Raw data

[start]

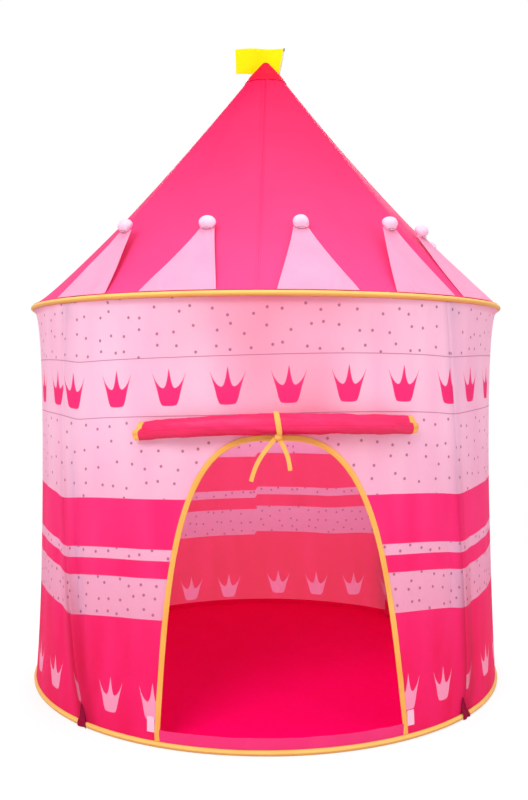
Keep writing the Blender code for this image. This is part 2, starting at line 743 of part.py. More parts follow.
def add_tie(material):
    """A strap round the roll, the knot under it and the knot's two hanging tails."""
    centre = roll_centre(TIE_AZIMUTH)
    out = outward(TIE_AZIMUTH)
    up = Vector((0.0, 0.0, 1.0))
    along = up.cross(out).normalized()
    sides = 16
    inner = (ROLL_RADIUS + CLEARANCE) / math.cos(math.pi / sides)
    outer = inner + TAPE
    rings = []
    for radius, shift in ((outer, -0.5), (outer, 0.5), (inner, 0.5), (inner, -0.5)):
        rings.append(circle(centre + along * (TIE_WIDTH * shift), radius, out, up, sides))
    points = [point for ring in rings for point in ring]
    faces = grid(4, sides, closed=True)
    last = 3 * sides
    for side in range(sides):
        after = (side + 1) % sides
        faces.append((last + side, last + after, after, side))
    make_object("tie_strap", points, faces, material)

    knot_width, knot_depth, knot_height = KNOT_SIZE
    knot_flat = 66.0
    knot_half = knot_height * math.sin(math.radians(knot_flat))
    knot_centre = centre - up * (outer * math.cos(math.pi / sides) + CLEARANCE + knot_half)
    rings = []
    for angle in (-knot_flat, -35.0, 0.0, 35.0, knot_flat):
        level = math.radians(angle)
        ring = []
        for index in range(10):
            turn = 2.0 * math.pi * index / 10
            ring.append(knot_centre + up * (knot_height * math.sin(level))
                        + along * (knot_width * math.cos(level) * math.cos(turn))
                        + out * (knot_depth * math.cos(level) * math.sin(turn)))
        rings.append(ring)
    points, faces = skin(rings)
    make_object("tie_knot", points, faces, material)

    knot_bottom = knot_centre - up * (knot_half + CLEARANCE)
    for name, reach, start in (("tie_tail_long", LONG_TAIL_REACH, -0.5),
                               ("tie_tail_short", SHORT_TAIL_REACH, 0.5)):
        first = knot_bottom + along * (start * (TIE_WIDTH + 2.0 * CLEARANCE))
        points, faces = tail_solid(first, Vector(reach))
        make_object(name, points, faces, material)


def tail_solid(first, reach):
    """A flat tape that hangs from the knot and swings out to one side."""
    steps = 6
    span = Vector((reach.x, reach.y, 0.0))
    rings = []
    for step in range(steps + 1):
        share = step / steps
        sideways = share + 0.18 * math.sin(math.pi * share)
        centre = first + span * sideways + Vector((0.0, 0.0, reach.z * share))
        centre.y -= TAIL_BEND * math.sin(math.pi * share)
        slope = Vector((reach.x, 0.0, reach.z)).normalized() * min(1.0, 2.0 * share)
        down = (slope + Vector((0.0, 0.0, -1.0)) * max(0.0, 1.0 - 2.0 * share)).normalized()
        across = Vector((0.0, 1.0, 0.0)).cross(down).normalized() * (TIE_WIDTH / 2)
        thick = Vector((0.0, TAPE / 2, 0.0))
        rings.append([centre - across - thick, centre + across - thick,
                      centre + across + thick, centre - across + thick])
    return skin(rings)


def pennant_azimuths():
    """The azimuth of each pennant's base, with the empty place left out."""
    places = [place for place in range(FIRST_PENNANT_PLACE, FIRST_PENNANT_PLACE + PENNANT_PLACES)
              if place != EMPTY_PENNANT_PLACE]
    pitch = 360.0 / PENNANT_PLACES
    return [MIDDLE_PENNANT_AZIMUTH + pitch * place + shift for place, shift in zip(places, PENNANT_SHIFTS)]


def pennant_half_width(share):
    taper = (1.0 - share) ** PENNANT_CURVE
    return PENNANT_TIP / 2 + (PENNANT_BASE - PENNANT_TIP) / 2 * taper


def pennant_place(azimuth, lean, share, side):
    """Azimuth and rise of a point of a pennant: share along it and side (-1 to 1) across it."""
    rise = share * PENNANT_SLANT / SLANT
    turn = math.degrees(side * pennant_half_width(share) / (HOOP_RADIUS * (1.0 - rise)))
    return azimuth + lean * share + turn, rise


def pennant_tip_radius(azimuth, lean):
    """The least radius of the tip at which the straight flap clears the roof all over."""
    tip_radius = 0.0
    for row in range(1, 25):
        share = row / 24
        for column in range(17):
            place, rise = pennant_place(azimuth, lean, share, column / 8.0 - 1.0)
            inward = HOOP_RADIUS - flat_roof_radius(place, rise) - CLEARANCE
            tip_radius = max(tip_radius, HOOP_RADIUS - inward / share)
    return tip_radius


def add_pennant(number, azimuth, lean, cloth):
    """A flap sewn at the top hoop that lies over the roof's hollow, with a stuffed ball tip."""
    lift = CLOTH / 2 + 2.0 * CLEARANCE + PENNANT / 2
    tip_radius = pennant_tip_radius(azimuth, lean)
    points, normals = [], []
    for row in range(PENNANT_ROWS + 1):
        share = row / PENNANT_ROWS
        radius = HOOP_RADIUS + (tip_radius - HOOP_RADIUS) * share
        for column in range(PENNANT_COLUMNS + 1):
            place, rise = pennant_place(azimuth, lean, share, 2.0 * column / PENNANT_COLUMNS - 1.0)
            normal = roof_normal(place)
            raised = lift + PENNANT_TIP_LIFT * share ** 3
            points.append(azimuth_point(radius, place, roof_point(place, rise).z) + normal * raised)
            normals.append(normal)
    solid, faces = thick_sheet(points, normals, grid(PENNANT_ROWS + 1, PENNANT_COLUMNS + 1), PENNANT)
    hinge = roof_point(azimuth, 0.0, lift)
    flap = make_object("pennant_%02d" % number, solid, faces, cloth, hinge)

    tip_rise = (PENNANT_SLANT + BALL_REACH) / SLANT
    ball_lift = CLOTH / 2 + CLEARANCE + BALL_RADIUS
    centre = azimuth_point(tip_radius, azimuth + lean, roof_point(azimuth, tip_rise).z)
    centre += roof_normal(azimuth + lean) * ball_lift
    rings = []
    up = roof_normal(azimuth + lean)
    side = up.cross(outward(azimuth + lean)).normalized()
    across = up.cross(side)
    for angle in (-72, -45, -15, 15, 45, 72):
        level = math.radians(angle)
        middle = centre + up * (BALL_RADIUS * math.sin(level))
        rings.append(circle(middle, BALL_RADIUS * math.cos(level), side, across, 10, turn=0.0))
    points, faces = skin(rings)
    ball = make_object("pennant_ball", points, faces, cloth, centre, flap)
    hide_helper(ball)
    sew = flap.modifiers.new("stuffed_tip", "BOOLEAN")
    sew.operation = "UNION"
    sew.object = ball
    sew.solver = "EXACT"
    return flap


def stick_line():
    """The flag stick's foot on the roof's point and its direction."""
    lift = CLOTH / 2 + CLEARANCE + CLOTH + CLEARANCE
    foot = roof_point(STICK_AZIMUTH, STICK_FOOT_SHARE, lift)
    foot += Vector((0.0, 0.0, STICK_RADIUS * ROOF_OUTWARD / ROOF_UPWARD))
    lean = math.radians(STICK_LEAN)
    return foot, Vector((math.sin(lean), 0.0, math.cos(lean)))


def add_flag(stick_material, cloth):
    foot, along = stick_line()
    top = foot + along * STICK_LENGTH
    points, faces = rod([foot, top], STICK_RADIUS, 6)
    make_object("flag_stick", points, faces, stick_material)
    droop = math.radians(FLAG_DROOP)
    fly = Vector((-math.cos(droop), 0.0, -math.sin(droop)))
    back = Vector((0.0, 1.0, 0.0))
    rows, columns = 3, 8
    points, normals = [], []
    start = STICK_RADIUS + CLEARANCE
    for row in range(rows + 1):
        hoist = top - along * (CLEARANCE + FLAG_HOIST * (1.0 - row / rows))
        for column in range(columns + 1):
            share = column / columns
            wave = FLAG_WAVE * math.sin(2.2 * math.pi * share) * min(1.0, 4.0 * share)
            points.append(hoist + fly * (start + FLAG_LENGTH * share) + back * wave)
            normals.append(back)
    solid, faces = thick_sheet(points, normals, grid(rows + 1, columns + 1), TAPE)
    return make_object("flag", solid, faces, cloth, foot)


def build_tent():
    clear_scene()
    light = make_material("printed_cloth", LIGHT_PINK)
    pink = make_material("roof_cloth", HOT_PINK)
    red = make_material("tip_cloth", TIP_RED)
    ground = make_material("floor_cloth", FLOOR_RED)
    tape = make_material("edge_tape", TAPE_ORANGE, 0.6)
    yellow = make_material("flag_cloth", FLAG_YELLOW, 0.6)
    steel = make_material("spring_steel", STEEL_GREY, 0.35, 1.0)
    white = make_material("pole_plastic", POLE_WHITE, 0.4)
    black = make_material("socket_plastic", PLASTIC_BLACK, 0.5)

    add_floor(ground)
    add_ring("bottom_hoop", LOW_HOOP_Z, HOOP_WIRE_RADIUS, steel)
    add_ring("top_hoop", HIGH_HOOP_Z, HOOP_WIRE_RADIUS, steel)
    add_casing("bottom_hoop_casing", LOW_HOOP_Z, tape)
    add_casing("top_hoop_casing", HIGH_HOOP_Z, tape)

    add_front_wall(light)
    add_wall_panel("wall_right", 0, light)
    add_wall_panel("wall_back", 1, light)
    add_wall_panel("wall_left", 2, light)
    add_door_sill(pink)
    add_door_binding(tape)

    for azimuth, corner in zip(POLE_AZIMUTHS, POLE_NAMES):
        add_roof_panel("roof_" + corner, azimuth, pink)
    add_roof_tip(red)

    add_poles(white)
    for azimuth, corner in zip(POLE_AZIMUTHS, POLE_NAMES):
        make_object("pole_elbow_" + corner, *elbow_solid(azimuth), black)
        make_object("foot_pocket_" + corner, *foot_pocket_solid(azimuth), black)
    add_apex_hub(black)

    add_door_roll(pink, tape)
    add_door_curtain(pink)
    add_tie(tape)

    for number, (azimuth, lean) in enumerate(zip(pennant_azimuths(), PENNANT_LEANS), start=1):
        add_pennant(number, azimuth, lean, light)
    add_flag(white, yellow)


build_tent()
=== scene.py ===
import math

import bmesh
import bpy
import numpy as np
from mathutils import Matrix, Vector


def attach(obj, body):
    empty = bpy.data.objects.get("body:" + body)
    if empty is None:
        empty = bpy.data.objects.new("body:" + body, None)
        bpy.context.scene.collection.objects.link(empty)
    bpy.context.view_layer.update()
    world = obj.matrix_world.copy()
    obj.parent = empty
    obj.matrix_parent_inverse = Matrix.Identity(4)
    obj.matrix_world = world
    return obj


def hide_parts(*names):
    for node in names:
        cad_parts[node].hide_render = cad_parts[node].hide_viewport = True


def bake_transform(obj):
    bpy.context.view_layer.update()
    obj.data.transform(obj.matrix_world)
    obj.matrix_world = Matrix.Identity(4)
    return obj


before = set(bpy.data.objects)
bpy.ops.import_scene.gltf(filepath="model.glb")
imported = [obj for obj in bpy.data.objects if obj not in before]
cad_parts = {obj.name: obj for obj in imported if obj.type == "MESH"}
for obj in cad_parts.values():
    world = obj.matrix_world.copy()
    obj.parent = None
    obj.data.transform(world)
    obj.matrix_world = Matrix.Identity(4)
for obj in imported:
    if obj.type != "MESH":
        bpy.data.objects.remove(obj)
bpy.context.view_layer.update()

# The photograph's frame and its camera
IMAGE_WIDTH = 528
IMAGE_HEIGHT = 800
FOCAL_PIXELS = 893.3
SENSOR_WIDTH = 36.0      # millimetres
CAMERA_DISTANCE = 2.092
CAMERA_AZIMUTH = -3.1
CAMERA_HEIGHT = 0.6862
CAMERA_PITCH = -1.906
AXIS_PIXEL_X = 265.75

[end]

Extract the run of lines that opens with the line containing "add_door_roll(pink, tape)" and closes with the line containing "before = set(bpy.data.objects)"; reproduce it exactly and add nothing.

    add_door_roll(pink, tape)
    add_door_curtain(pink)
    add_tie(tape)

    for number, (azimuth, lean) in enumerate(zip(pennant_azimuths(), PENNANT_LEANS), start=1):
        add_pennant(number, azimuth, lean, light)
    add_flag(white, yellow)


build_tent()
=== scene.py ===
import math

import bmesh
import bpy
import numpy as np
from mathutils import Matrix, Vector


def attach(obj, body):
    empty = bpy.data.objects.get("body:" + body)
    if empty is None:
        empty = bpy.data.objects.new("body:" + body, None)
        bpy.context.scene.collection.objects.link(empty)
    bpy.context.view_layer.update()
    world = obj.matrix_world.copy()
    obj.parent = empty
    obj.matrix_parent_inverse = Matrix.Identity(4)
    obj.matrix_world = world
    return obj


def hide_parts(*names):
    for node in names:
        cad_parts[node].hide_render = cad_parts[node].hide_viewport = True


def bake_transform(obj):
    bpy.context.view_layer.update()
    obj.data.transform(obj.matrix_world)
    obj.matrix_world = Matrix.Identity(4)
    return obj


before = set(bpy.data.objects)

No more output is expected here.